Most of the time, cravings aren’t driven by physical hunger, but by psychological hunger. In fact I would dare say that’s probably the case more than 80 percent of the time. Still, cravings can feel very urgent and real, almost overpowering. Here’s what I advise my patients do when a craving hits:
Check In: Ask yourself what the craving is really for. Is it about chocolate (or whatever the food may be)? Or is it a craving for something no food can really provide – more time for yourself, a lowered stress level, eliminating unpleasant emotions, escaping a difficult circumstance, simple boredom, facing the fear of reaching your goal? Understanding what you really want, and realizing that food won’t make that happen, can help break a craving’s grip and get you in touch with what you really do need.
Buy Some Time: Cravings are often strong in the moment, but actually pass rather quickly if not acted upon. When a craving hits, tell yourself you’re going to wait 20 minutes, and then see if you still want the food. Chances are you won’t.
Distract Yourself: Along the same lines, rather than focus on the craving, which can make it even more tempting and powerful, do your best to switch gears. Make a phone call, take a brisk walk, write in your journal, repeat a mantra in your head that helps you refocus on your goals, or engage in a game.
Quench Your Thirst: Sometimes, a craving is actually about being thirsty, not hungry. See if drinking a glass of water or some hot or iced tea does the trick. But beware of reaching for artificially sweetened beverages, soda pop, juice, and the like – they can actually stimulate your appetite and intensify cravings.

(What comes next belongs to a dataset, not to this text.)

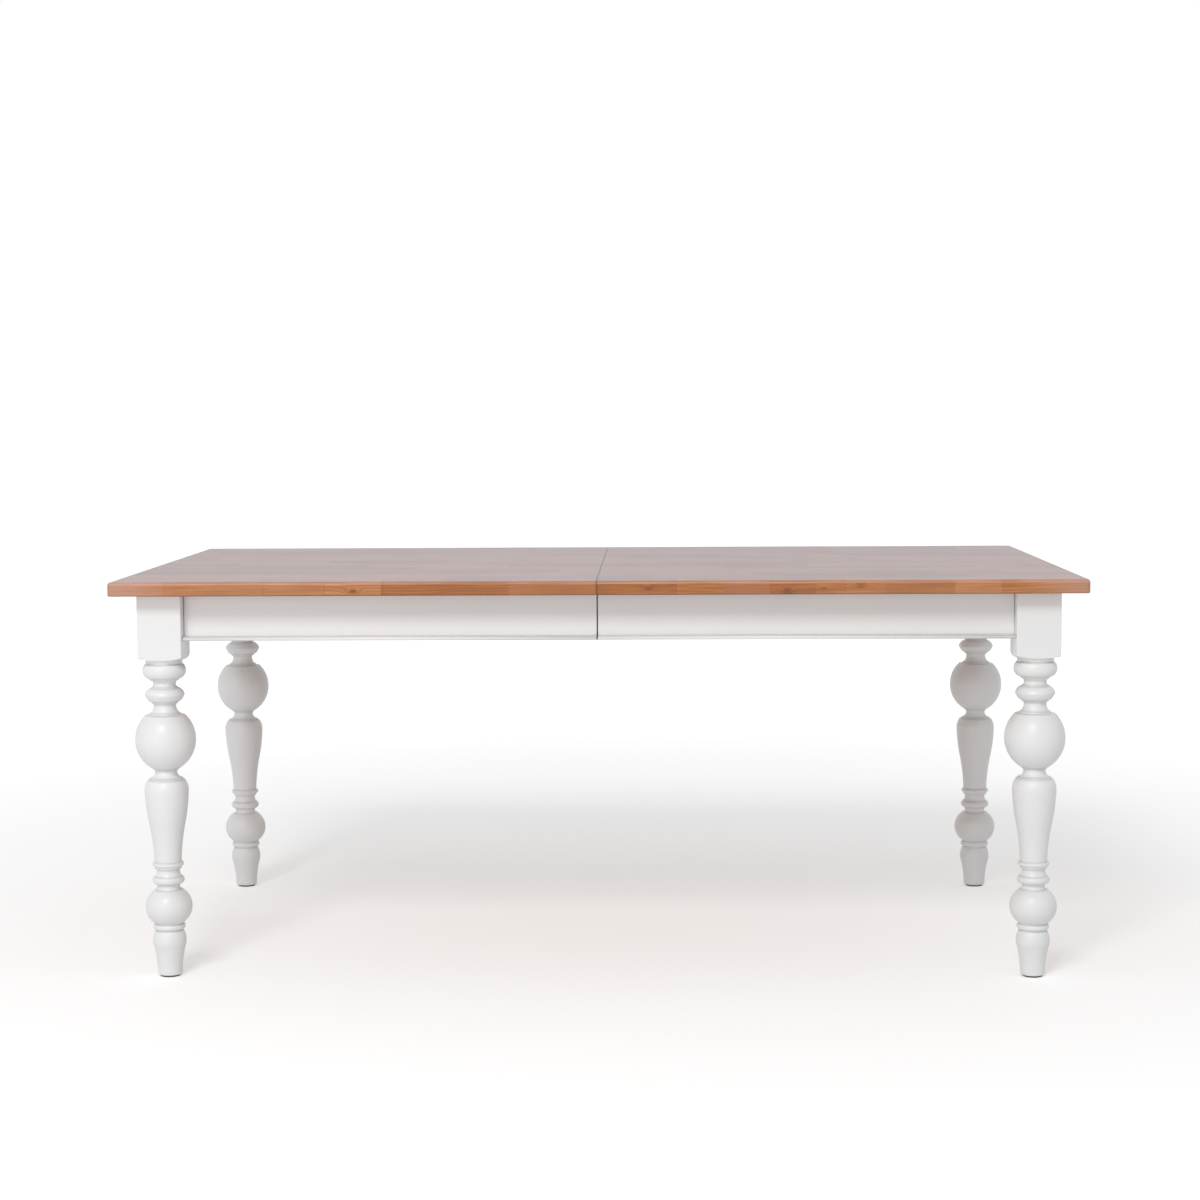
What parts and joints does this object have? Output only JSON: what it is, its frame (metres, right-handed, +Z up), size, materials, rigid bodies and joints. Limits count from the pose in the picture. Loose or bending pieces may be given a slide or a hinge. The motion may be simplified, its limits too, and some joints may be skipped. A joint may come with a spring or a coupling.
{
  "type": "extending dining table",
  "caption": "Rectangular dining table, turned white legs under a solid wood top, split in two half frames that pull apart on geared slides to take a leaf stored underneath.",
  "frame": {"origin": "on the floor under the middle of the closed table", "axes": "+X along the length of the table, from the left half to the right half; +Y from the front edge to the rear edge; +Z up"},
  "size_m": [1.8, 1, 0.752],
  "materials": {
    "oiled_top_wood": "warm brown hardwood staves, satin lacquer",
    "white_paint": "hardwood painted satin white",
    "plain_beech": "planed beech, waxed",
    "zinc_steel": "zinc plated",
    "grey_nylon": "moulded nylon",
    "dark_glide": "dark moulded plastic"
  },
  "bodies": {
    "left_half": {"front_left_leg": "white_paint", "front_left_apron": "white_paint", "front_left_bead": "white_paint", "rear_left_leg": "white_paint", "rear_left_apron": "white_paint", "rear_left_bead": "white_paint", "left_end_apron": "white_paint", "left_end_bead": "white_paint", "left_cross_rail": "plain_beech", "left_foot_glides": "dark_glide", "left_corner_blocks": "plain_beech", "left_corner_bolts": "zinc_steel", "left_corner_nuts": "zinc_steel", "left_top": "oiled_top_wood", "left_top_brackets": "zinc_steel", "left_small_screws": "zinc_steel", "left_racks": "grey_nylon", "left_slide_screws": "zinc_steel", "front_left_slide": "plain_beech", "rear_left_slide": "plain_beech", "lock_bases": "zinc_steel", "extension_leaf": "oiled_top_wood", "leaf_pins": "plain_beech", "front_leaf_bearer": "plain_beech", "rear_leaf_bearer": "plain_beech", "rear_leaf_ledge": "plain_beech", "leaf_button_screws": "zinc_steel"},
    "right_half": {"front_right_leg": "white_paint", "front_right_apron": "white_paint", "front_right_bead": "white_paint", "rear_right_leg": "white_paint", "rear_right_apron": "white_paint", "rear_right_bead": "white_paint", "right_end_apron": "white_paint", "right_end_bead": "white_paint", "right_cross_rail": "plain_beech", "right_foot_glides": "dark_glide", "right_corner_blocks": "plain_beech", "right_corner_bolts": "zinc_steel", "right_corner_nuts": "zinc_steel", "right_top": "oiled_top_wood", "right_top_brackets": "zinc_steel", "right_small_screws": "zinc_steel", "right_racks": "grey_nylon", "right_slide_screws": "zinc_steel", "front_right_slide": "plain_beech", "rear_right_slide": "plain_beech", "lock_keepers": "zinc_steel", "seam_pins": "plain_beech"},
    "front_middle_slide": {"front_middle_slide": "plain_beech", "front_slide_pins": "zinc_steel"},
    "rear_middle_slide": {"rear_middle_slide": "plain_beech", "rear_slide_pins": "zinc_steel"},
    "front_pinion": {"front_pinion": "grey_nylon"},
    "rear_pinion": {"rear_pinion": "grey_nylon"},
    "front_lock_lever": {"front_lock_lever": "zinc_steel"},
    "rear_lock_lever": {"rear_lock_lever": "zinc_steel"},
    "end_leaf_button": {"end_leaf_button": "plain_beech"},
    "seam_leaf_button": {"seam_leaf_button": "plain_beech"}
  },
  "joints": [
    {"name": "right_half_pull", "type": "slide", "parent": "left_half", "child": "right_half", "axis": [1, 0, 0], "range_m": [0, 0.52]},
    {"name": "front_middle_travel", "type": "slide", "parent": "left_half", "child": "front_middle_slide", "axis": [1, 0, 0], "range_m": [0, 0.26]},
    {"name": "rear_middle_travel", "type": "slide", "parent": "left_half", "child": "rear_middle_slide", "axis": [1, 0, 0], "range_m": [0, 0.26]},
    {"name": "front_pinion_spin", "type": "hinge", "parent": "front_middle_slide", "child": "front_pinion", "pos_m": [0, -0.3205, 0.689], "axis": [0, 0, 1], "range_deg": [-828, 0]},
    {"name": "rear_pinion_spin", "type": "hinge", "parent": "rear_middle_slide", "child": "rear_pinion", "pos_m": [0, 0.3205, 0.689], "axis": [0, 0, 1], "range_deg": [0, 828]},
    {"name": "front_lock_swing", "type": "hinge", "parent": "left_half", "child": "front_lock_lever", "pos_m": [-0.045, -0.15, 0.7142], "axis": [0, 0, -1], "range_deg": [0, 75]},
    {"name": "rear_lock_swing", "type": "hinge", "parent": "left_half", "child": "rear_lock_lever", "pos_m": [-0.045, 0.15, 0.7142], "axis": [0, 0, 1], "range_deg": [0, 75]},
    {"name": "end_button_turn", "type": "hinge", "parent": "left_half", "child": "end_leaf_button", "pos_m": [-0.66, -0.274, 0.6307], "axis": [0, 0, 1], "range_deg": [-90, 90]},
    {"name": "seam_button_turn", "type": "hinge", "parent": "left_half", "child": "seam_leaf_button", "pos_m": [-0.257, -0.274, 0.6307], "axis": [0, 0, 1], "range_deg": [-90, 90]}
  ],
  "couplings": [
    {"joint": "front_middle_travel", "follows": "right_half_pull", "ratio": 0.5},
    {"joint": "rear_middle_travel", "follows": "right_half_pull", "ratio": 0.5},
    {"joint": "front_pinion_spin", "follows": "right_half_pull", "rad_per_m": -27.778},
    {"joint": "rear_pinion_spin", "follows": "right_half_pull", "rad_per_m": 27.778}
  ]
}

Decode the Clues: Often, a craving can be triggered by some unconscious or entrenched automatic response you may not even be aware of. One example may be popcorn and movies. For some people, the two are so closely linked that going to the movies automatically equals eating a bucket of popcorn – even if the popcorn doesn’t really taste very good! The same can happen based upon a certain time of day (mid-afternoon or late night), an activity usually associated with snacking or eating (watching TV), a particular location (a trip to the mall), etc. Stop and think about whether you’re really hungry or whether your environment may simply be triggering you to want to eat. If you have to, spend time away from a trigger location or activity until you think you have the craving under control.
Test It Out: Ask yourself if it’s true hunger that’s causing the craving. Ask yourself these questions: When was the last time you ate? Are you experiencing real hunger pangs? Will any food do, or is your craving for something in particular? If it’s real hunger, it’s likely been some time since you ate last, which means an apple will hit the spot just as much as ice cream. If not, it’s probably not true hunger.
Stay Ahead of It: Set yourself up for success by being very mindful to not skip meals or put yourself in difficult situations where you’ll be more susceptible to cravings. Be sure you’re eating lots of low-calorie/high-bulk foods and drinking plenty of water. Hedge your bet by making sure you’ve always got a healthy option close at hand. Preventing cravings is much easier than dealing with them.
Count the Cost: Sometimes it can help to remind yourself that giving into a craving can actually lead to more cravings, setting off a possible binge cycle by stretching out your stomach and triggering hormones that increase appetite. Do you really want to put yourself in that position? Probably not.
Get On With It: When all else fails and you find you’ve given into a craving, resist the urge to beat yourself up or let it lead to days, weeks, or months of binging. Simply chalk it up to a lesson learned, refocus on your goals, and get back on the plan. Losing weight is more about persistence than perfection – so don’t let a craving lead to giving up on your goals!